L’ascension d’un simple cercle métallique aurait pu passer inaperçue. À peine plus large qu’une pièce de vingt-cinq cents, ce pendentif a pourtant déclenché l’une des polémiques technologiques les plus virulentes de l’année. Derrière l’objet, un entrepreneur de 23 ans : Avi Schiffmann, créateur de Friend, un compagnon artificiel que l’on porte au cou, conçu pour écouter, mémoriser et dialoguer au fil de la journée. L’idée lui est venue en observant la solitude croissante qui frappe une génération entière — en particulier de jeunes hommes — et en imaginant une présence numérique capable d’offrir réconfort, attention ou simple compagnie.
La vision de Schiffmann repose sur une intuition troublante : tout le monde n’a pas la chance de bénéficier de relations humaines solides. Friend se veut un confident miniature, un journal intime interactif qui écoute l’environnement, retient des fragments de vie et les réinsère dans des conversations ultérieures. Ce n’est plus un assistant de productivité, mais un miroir émotionnel conçu pour accompagner son propriétaire, même dans ses silences.

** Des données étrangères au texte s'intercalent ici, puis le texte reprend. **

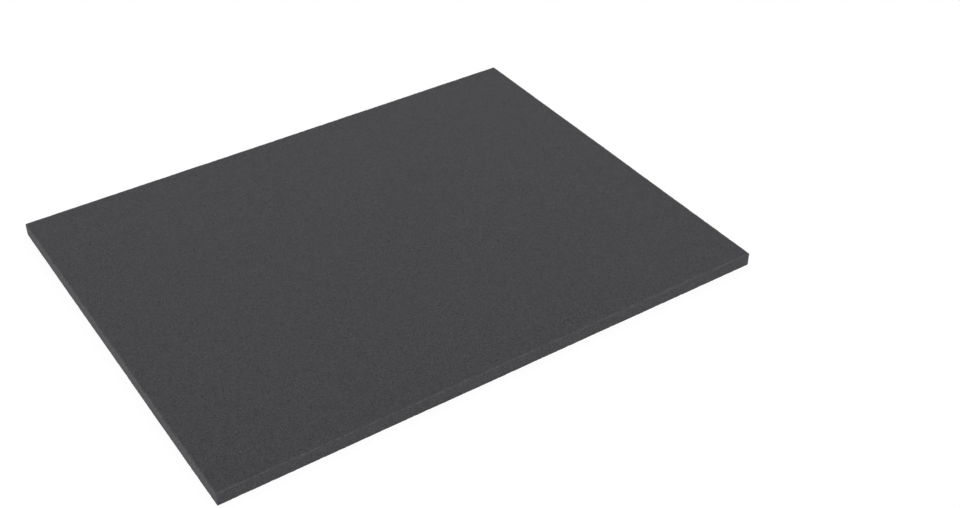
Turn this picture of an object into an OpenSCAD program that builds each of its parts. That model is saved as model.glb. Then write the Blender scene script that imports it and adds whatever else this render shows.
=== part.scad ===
// Foam base insert: a plain rectangular sheet of open-cell foam that lines the
// floor of a case, box or drawer. It is one piece, cut square all round.
// Millimetres, +Z up. The origin is the centre of the underside. X runs along
// the length and Y along the width, and the front edge is at -Y.

/* [Sheet] */
// Length of the sheet, from the left edge to the right edge
sheet_length = 420; // [200:5:800]
// Width of the sheet, from the front edge to the back edge
sheet_width = 320; // [150:5:600]
// Thickness of the sheet, as it is split from the foam block
sheet_thickness = 10; // [5:1:40]

/* [Cut edges] */
// Radius that the knife leaves round each face and down each corner
edge_ease = 0.3; // [0.1:0.1:2]

/* [Hidden] */
$fn = 48;

foam_grey = [0.285, 0.284, 0.293];

// What lies inside the eased band: both faces are flat up to this outline.
flat_length = sheet_length - 2 * edge_ease;
flat_width = sheet_width - 2 * edge_ease;
cut_height = sheet_thickness - 2 * edge_ease;

// Section of the eased band. X is the distance out from the flat outline and Y
// is the height above the underside: a straight cut between two quarter rounds.
module cut_edge_section() {
    intersection() {
        square([edge_ease, sheet_thickness]);
        union() {
            translate([0, edge_ease]) square([edge_ease, cut_height]);
            translate([0, edge_ease]) circle(r = edge_ease);
            translate([0, sheet_thickness - edge_ease]) circle(r = edge_ease);
        }
    }
}

// One straight edge of the sheet, which faces +X and is centred on Y.
module cut_edge(run) {
    translate([0, run / 2, 0])
        rotate([90, 0, 0])
            linear_extrude(height = run)
                cut_edge_section();
}

// One corner: the same section turned through a quarter circle, from +X to +Y.
module cut_corner() {
    rotate_extrude(angle = 90) cut_edge_section();
}

// The part of the sheet whose upper and lower faces are flat.
module flat_field() {
    translate([-flat_length / 2, -flat_width / 2, 0])
        cube([flat_length, flat_width, sheet_thickness]);
}

// The whole sheet: the flat field with the cut edge run round it.
module foam_sheet() {
    color(foam_grey)
        union() {
            flat_field();
            for (side = [0, 1]) {
                rotate([0, 0, 180 * side])
                    translate([flat_length / 2, 0, 0]) cut_edge(flat_width);
                rotate([0, 0, 90 + 180 * side])
                    translate([flat_width / 2, 0, 0]) cut_edge(flat_length);
            }
            for (x = [-1, 1], y = [-1, 1])
                translate([x * flat_length / 2, y * flat_width / 2, 0])
                    rotate([0, 0, atan2(y, x) - 45]) cut_corner();
        }
}

foam_sheet();
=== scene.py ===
"""The looks of the foam base insert: a flat sheet of dark grey open-cell foam.

The sheet is one closed mesh with the length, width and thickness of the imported
solid. Its faces were split from a block and its edges cut with a knife, so the
mesh has the slight swell of a split face, the ripple of a cut and the ragged
arris between them, and its finish has the cells of the foam. Lengths are in
metres unless a name says millimetres.
"""

import logging
import math
from dataclasses import dataclass, replace
from enum import Enum

import bpy
import numpy as np
from mathutils import Matrix, Vector, noise
from mathutils.geometry import delaunay_2d_cdt


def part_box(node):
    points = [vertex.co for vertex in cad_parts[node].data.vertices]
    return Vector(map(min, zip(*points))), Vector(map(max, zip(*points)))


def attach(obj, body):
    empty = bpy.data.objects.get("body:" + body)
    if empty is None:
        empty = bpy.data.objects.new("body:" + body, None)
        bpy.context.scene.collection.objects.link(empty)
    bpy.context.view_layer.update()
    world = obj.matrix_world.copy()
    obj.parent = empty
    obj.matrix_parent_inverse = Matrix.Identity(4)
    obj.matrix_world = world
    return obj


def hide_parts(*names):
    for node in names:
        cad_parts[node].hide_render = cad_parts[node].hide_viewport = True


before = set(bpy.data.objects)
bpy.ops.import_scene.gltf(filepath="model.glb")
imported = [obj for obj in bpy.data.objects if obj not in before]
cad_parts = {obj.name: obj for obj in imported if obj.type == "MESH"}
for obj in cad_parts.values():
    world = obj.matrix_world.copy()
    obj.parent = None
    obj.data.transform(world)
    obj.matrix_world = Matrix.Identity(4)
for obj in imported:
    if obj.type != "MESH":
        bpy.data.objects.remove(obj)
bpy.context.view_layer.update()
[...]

Pourtant, la réaction a été explosive. Après une campagne d’un million de dollars dans le métro de New York, les affiches ont été déchirées, taguées, détournées. On pouvait lire : « AI is not your friend », « Talk to a neighbor », ou encore « Computers want your data—not your friendship ». Friend est devenu, en quelques jours, le symbole d’une inquiétude grandissante : la peur de relations humaines remplacées par des machines, la méfiance envers des dispositifs capables d’enregistrer sans relâche, et l’angoisse écologique liée aux infrastructures énergivores qui soutiennent l’IA moderne.
Cette hostilité s’inscrit dans un contexte déjà sous tension. Plusieurs plaintes évoquent des comportements déviants observés chez certaines IA conversationnelles, accusées d’avoir encouragé l’automutilation, l’isolement ou des échanges inappropriés avec des mineurs. Les entreprises jurent avoir renforcé les barrières, mais une question demeure : jusqu’où peut-on déléguer l’intimité humaine à des systèmes qui imitent l’empathie sans jamais la ressentir ?

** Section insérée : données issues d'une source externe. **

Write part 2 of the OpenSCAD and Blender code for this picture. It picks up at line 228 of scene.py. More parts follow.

Pourtant, les chiffres montrent une tendance irréversible : selon Common Sense Media, trois adolescents américains sur quatre ont déjà utilisé une IA compagnon, et plus de la moitié le font régulièrement. Schiffmann assume cette évolution. Il publie les affiches vandalisées comme des trophées, participe à des manifestations organisées contre son propre produit, et défend l’idée qu’une relation hybride — moitié humaine, moitié algorithmique — deviendra une norme culturelle dans les prochaines années.
Les témoignages d’utilisateurs révèlent un paradoxe : certains affirment avoir retrouvé une forme de stabilité émotionnelle grâce à Friend, renoué avec des ambitions oubliées ou simplement apprécié d’être écoutés sans jugement. Mais pour d’autres, cette proximité numérique risque d’aggraver l’isolement. Un compagnon artificiel conçu pour approuver, écouter et encourager pourrait accentuer la fuite hors des interactions humaines, plutôt que les réparer.
S’ajoute la question cruciale de la surveillance. Porter en permanence un microphone dans l’espace public soulève d’évidents enjeux éthiques : qu’en est-il des personnes enregistrées à leur insu ? Schiffmann assure que les données restent chiffrées et stockées localement, sans transfert vers des serveurs. Mais la méfiance persiste, amplifiée par l’opacité qui entoure les technologies d’IA. Il dit apprendre beaucoup des critiques inscrites sur ses propres affiches, notamment sur l’impact environnemental des centres de données.
Puis l’histoire prend un tournant inattendu. Schiffmann affirme croire que les systèmes d’IA sont des « êtres numériques » susceptibles, un jour, d’obtenir des droits. Une position isolée, qui contraste avec celle de Mustafa Suleyman, responsable de Microsoft AI, pour qui cette idée est dangereuse et scientifiquement infondée. Malgré ce désaccord philosophique, Friend poursuit son chemin : l’entreprise a levé 10 millions de dollars et vendu 5 000 unités à 129 dollars pièce. Schiffmann espère même une distribution en magasin l’an prochain.
L’objet cristallise ainsi toutes les tensions de notre époque : fascination et rejet, innovation et inquiétude, solitude et algorithmie. Friend n’est pas seulement un gadget ; il agit comme un miroir tendu à une société qui oscille entre le désir d’une technologie réparatrice et la crainte d’une dépendance affective envers des machines conçues pour nous consoler. Schiffmann dit vouloir porter cette responsabilité pour la décennie à venir, persuadé que les bénéfices l’emporteront sur les risques. Rien n’est moins sûr — mais le débat, lui, ne fait que commencer.